Would you be willing to offer tax incentives for families that homeschool?: I’m thinking in that regard, if you’re getting the benefits of some programs that are operated jointly, you would probably be getting a double benefit if you also got tax benefits.
What’s the role of the courts?: The courts are interpreters of the law. They’re making sure that two parties that come before it are fairly represented and that a just decision is made.
So when a court issues a ruling like Varnum v. Brien and changes the definition of marriage in a state without any vote or action by the governor, do you favor those decisions or is that not the proper role of court?: I think that’s probably the proper role of the court. Courts also decided on segregation issues over the years. They decided interracial marriage decisions over the years. Whether we like them or not, those are the court decisions. We have established the government that gives the court that authority.
Who was your favorite politician in U.S. history?: Abraham Lincoln. He was a person who was willing to stand up for his own issues. I think what’s interesting about him is that, except for a couple of things, he would not have been re-elected in 1864. One was the battle of New Orleans and the second was, for the first time (America) gave absentee ballots to soldiers.

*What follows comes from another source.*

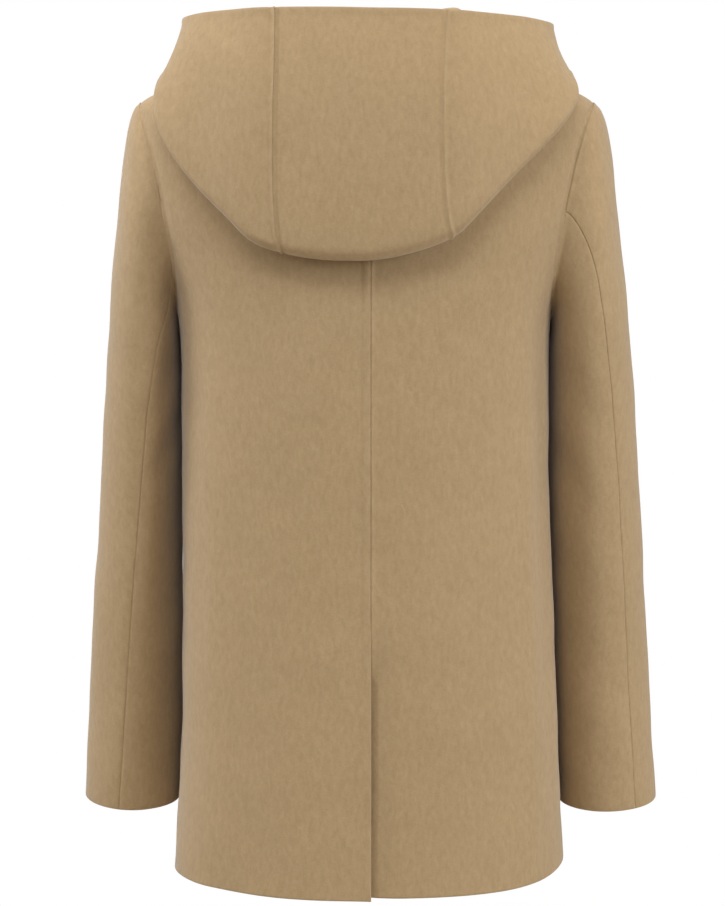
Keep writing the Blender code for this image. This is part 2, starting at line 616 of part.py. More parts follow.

What will you do when Democrat leadership does something against the party’s principles or against your principles?: I’m kind of an Independent person. I will speak out on things. I am never afraid to voice my opinion. I know a lot of times what happens in the state legislature is people follow the leadership line because they someday would like to be leaders themselves and would be shutout if they didn’t. That’s not where I come from.